Installation and using Exparser in offline mode.
Latest stable version of ExParser model can be downloaded from this link to repository.
> git clone https://github.com/exciteproject/Exparser.git
After cloning the repository, navigate to the EXparser folder.
> cd EXparser
Following folder structure can be observed in this folder.
.
+-- DataSet
| +-- Training
| +-- Testing
+-- Documentations
+-- src
| +-- classification.py
| +-- gle_fun.py
| +-- gle_fun_ext.py
| +-- gle_fun_seg.py
| +-- Initial_Data.py
| +-- spc_fun_seg.py
+-- idxx.npy
+-- ReadMe.md
+-- Segment_F1.py
+-- Training_Com.py
+-- Training_Ext.py
+-- Training_Seg.py
+-- Txt2Vec.py
DataSet folder acts as a placeholder for the training and testing data. src folder contains additional python scripts which are essential for the execution of the training and testing phase. Documentations folder contains the MS word file explaining the layout structure of PDF documents. Description of the remaining python scripts found in EXparser folder is explained below.
The scripts mentioned in the following section are used in the Training phase:
- Feature_Extraction.py: Extracts the features from each line of the document. The input in the extracted content+layout information found in LYT folder. IMP Make sure that the folder Features/ exists and create also a temporary folder called Features/tmp/ (It can be removed after the end of the training process.
- Txt2Vec.py: Extracts the type of the line (0: non reference line, 1: first reference line, 2: intermediate reference line, 3: last reference line)

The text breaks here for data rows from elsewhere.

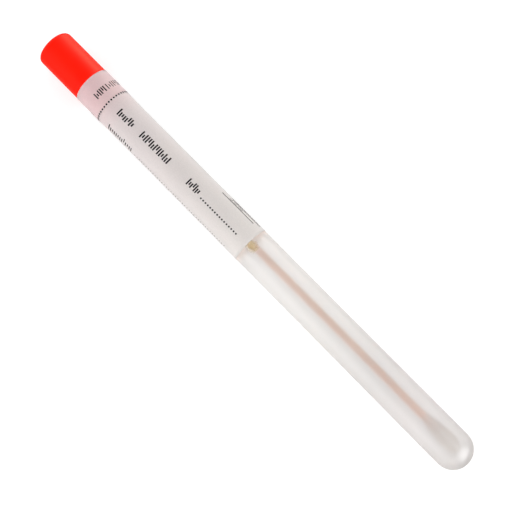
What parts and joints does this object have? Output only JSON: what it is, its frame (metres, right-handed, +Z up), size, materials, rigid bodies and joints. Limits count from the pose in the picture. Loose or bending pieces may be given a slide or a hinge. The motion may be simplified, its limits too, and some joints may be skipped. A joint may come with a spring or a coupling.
{
  "type": "specimen swab tube",
  "caption": "Dry specimen swab: translucent round-bottomed tube with a red plug cap, wooden stick, cotton bud and a wrapped paper label with a tear line.",
  "frame": {"origin": "on the supporting surface, under the middle of the part as it lies on its side", "axes": "+X along the tube towards its round bottom, +Z up, the cap at -X"},
  "size_m": [0.1774, 0.0124, 0.0124],
  "materials": {
    "tube_plastic": "natural translucent polypropylene, moulded",
    "cap_plastic": "satin red polyethylene, moulded",
    "label_paper": "white uncoated paper with black print",
    "stick_wood": "plain birch",
    "cotton": "wound cotton fibre"
  },
  "bodies": {
    "tube_body": {"tube": "tube_plastic", "label": "label_paper"},
    "swab_body": {"cap": "cap_plastic", "label_seal": "label_paper", "swab_stick": "stick_wood", "cotton_bud": "cotton"}
  },
  "joints": [
    {"name": "swab_draw", "type": "slide", "parent": "tube_body", "child": "swab_body", "axis": [-1, 0, 0], "range_m": [0, 0.155]}
  ]
}
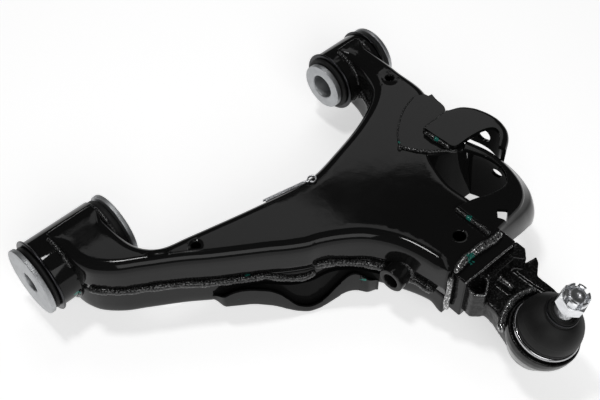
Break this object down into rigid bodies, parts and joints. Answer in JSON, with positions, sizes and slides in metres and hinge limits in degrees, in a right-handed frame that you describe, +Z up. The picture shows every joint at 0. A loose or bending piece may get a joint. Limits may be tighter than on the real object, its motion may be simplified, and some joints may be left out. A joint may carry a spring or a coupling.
{
  "type": "lower control arm",
  "caption": "Boxed steel lower control arm with two rubber bushes, a pocket for the shock absorber and a ball joint with boot and castle nut.",
  "frame": {"origin": "centre of the front bush on the pivot axis", "axes": "+X along the pivot axis from the rear bush to the front bush, +Y outboard to the ball joint, +Z up"},
  "size_m": [0.4523, 0.4325, 0.1376],
  "materials": {
    "black_paint": "gloss black electrocoat on pressed steel",
    "cast_black": "black electrocoat on a rough forging",
    "weld": "rippled weld bead under gloss black electrocoat",
    "housing_steel": "black coated turned steel",
    "dark_steel": "dark oiled steel",
    "grey_steel": "dull grey phosphated steel with rubbed edges",
    "bright_ring": "bright spring steel",
    "bright_zinc": "bright zinc plate",
    "boot_rubber": "satin black moulded rubber",
    "bush_rubber": "matt black moulded rubber",
    "seat_plastic": "natural acetal"
  },
  "bodies": {
    "arm": {"upper_shell": "black_paint", "lower_shell": "black_paint", "front_bush_tube": "black_paint", "rear_bush_tube": "black_paint", "seam_weld_front": "weld", "seam_weld_inner": "weld", "tube_welds": "weld", "shock_base_plate": "black_paint", "horseshoe_strap": "black_paint", "rear_ear_strap": "black_paint", "strap_welds": "weld", "shock_cross_tube": "black_paint", "front_skirt_bracket": "black_paint", "tip_bracket": "black_paint", "tip_weld": "weld", "joint_neck": "cast_black", "joint_cup": "cast_black", "cup_weld": "weld", "joint_housing": "housing_steel", "joint_seat": "seat_plastic", "joint_bottom_cover": "housing_steel", "boot_lower_ring": "bright_ring", "split_pin": "bright_zinc", "front_outer_sleeve": "dark_steel", "front_rubber": "bush_rubber", "rear_outer_sleeve": "dark_steel", "rear_rubber": "bush_rubber"},
    "front_sleeve": {"front_inner_sleeve": "grey_steel", "front_washer_fore": "grey_steel", "front_washer_aft": "grey_steel"},
    "rear_sleeve": {"rear_inner_sleeve": "grey_steel", "rear_washer": "grey_steel"},
    "boot_middle": {"boot": "boot_rubber"},
    "boot_lip": {"boot_upper_ring": "dark_steel", "boot_lip_insert": "boot_rubber"},
    "stud": {"ball_stud": "bright_zinc", "castle_nut": "bright_zinc"}
  },
  "joints": [
    {"name": "front_bush_twist", "type": "hinge", "parent": "arm", "child": "front_sleeve", "pos_m": [0, 0, 0], "axis": [1, 0, 0], "range_deg": [-25, 25], "stiffness_Nm_per_rad": 60},
    {"name": "rear_bush_twist", "type": "hinge", "parent": "arm", "child": "rear_sleeve", "pos_m": [-0.364, 0, 0], "axis": [1, 0, 0], "range_deg": [-25, 25], "stiffness_Nm_per_rad": 45},
    {"name": "stud_swing_travel", "type": "hinge", "parent": "arm", "child": "boot_middle", "pos_m": [-0.25532, 0.35834, -0.00779], "axis": [0.9962, 0, 0.0872], "range_deg": [-22, 22], "deforming": ["boot"]},
    {"name": "stud_swing_caster", "type": "hinge", "parent": "boot_middle", "child": "boot_lip", "pos_m": [-0.25532, 0.35834, -0.00779], "axis": [0.0181, 0.9781, -0.2071], "range_deg": [-12, 12]},
    {"name": "stud_spin", "type": "hinge", "parent": "boot_lip", "child": "stud", "pos_m": [-0.25532, 0.35834, -0.00779], "axis": [-0.0853, 0.2079, 0.9744], "continuous": true}
  ]
}
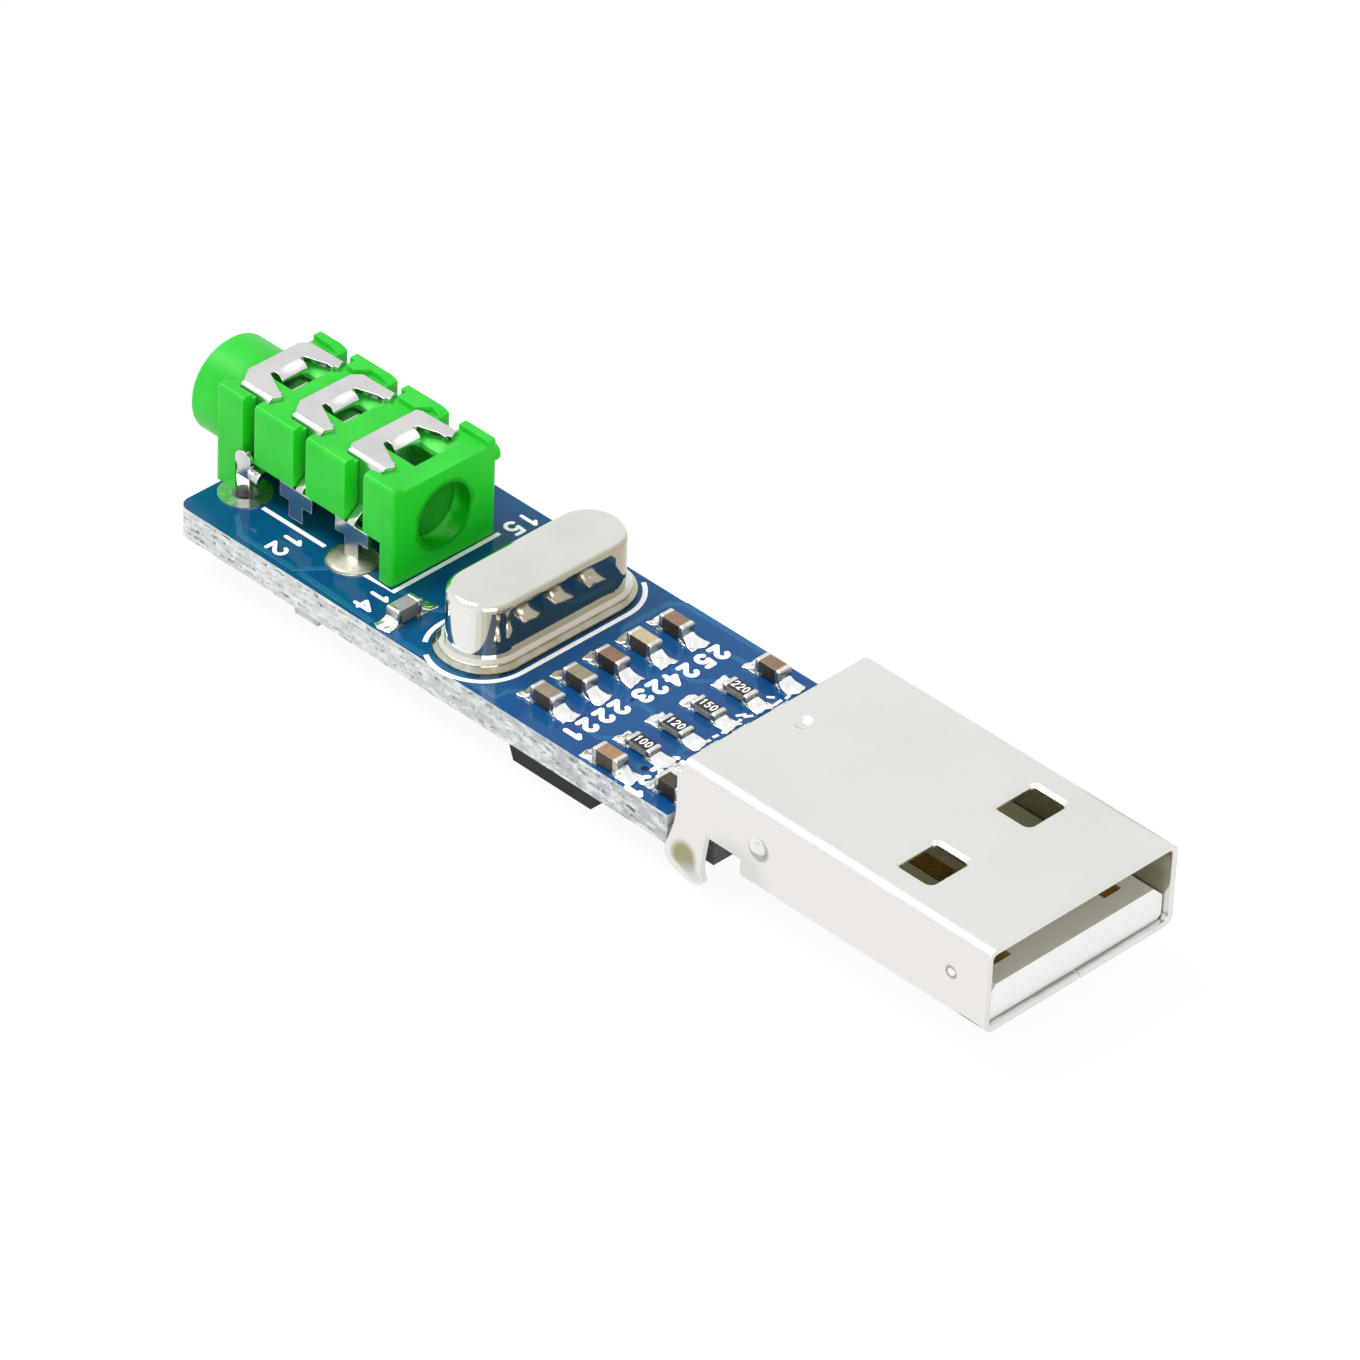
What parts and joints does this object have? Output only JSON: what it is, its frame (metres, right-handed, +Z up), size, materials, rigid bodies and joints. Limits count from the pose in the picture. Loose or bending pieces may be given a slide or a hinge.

- Training_Ext.py: Makes the model for reference extraction. It saves the models in "Utils/" folder
- Training_Seg.py: Makes the model for reference segmentation. It saves the models in "Utils/" folder
- Training_Com.py: Makes the model for reference completeness. It saves the models in "Utils/" folder
Note: The first time you use the tool in a new environment, all the models have to be trained from the beginning to avoind any ambiguity. Before being able to extract and segment PDF files, it is important to train the models. For retraining the models the follow the steps mentioned below.
Training the model:
It is possible to retrain the models with new gold-standard data. For the purpose of training and testing the the gold-standard data can be splitted and placed inside the Training and Testing folder appropriately inside the DataSet folder.
For training the reference extraction model execute the Training_Ext.py script.
> python Training_Ext.py
For training the reference parsing model execute the Training_Seg.py script.
> python Training_seg.py
Once the training process is complete the trained models are placed inside the Utils folder.
Overview of Scripts involved in Testing phase:
Segment_F1.py: It calls all the needed models, functions and other modules.
Additionally the funtion def segment() returns a parsed reference string.
To execute the models trained following code snippets can be used in loop over the training data.
The following code snippet can be used to execute the end-to-end process i.e. extract references and parse them into appropriate bibliographic elements.
Function ref_ext & sg_ref perform the task of extracting references and parsing them.
for each file do :
fname='file.csv' ##Name of the file that contains layout information
file=open(fname,'rb')
reader=file.read()
file.close()
txt,valid,_,ref_prob0=ref_ext(reader)
txt,valid,ref_prob0=filtering_ref(txt,valid,ref_prob0) ##uncomment this line if you deal with double column documents. Comment it otherwise.
refs=segment(txt,ref_prob0,valid)
reslt,refstr,retex=sg_ref(txt,refs,2)
If you want to segment a specific line then following code snippet can be used.
a,b,c=main_sg(ln,op)
- input arguments
- ln is the string
- op is an option (1 for output with probability, 2 for output without probability).
- output
- a: is a vector of probabilities corresponding to tokens.
- b: is a vector of labels corresponding to tokens.
- c: is xml output that contains probability (op=1) or without probability (op=2).
For obtaining the parsed reference in an BibTex format following code snippet can be used.
d = refToBibtex(id,c.encode('utf-8'),'article',True)
* input arguments
* id is the id number.
* c c is the output of main_sg.
* output argument
* d is the BibTex format of c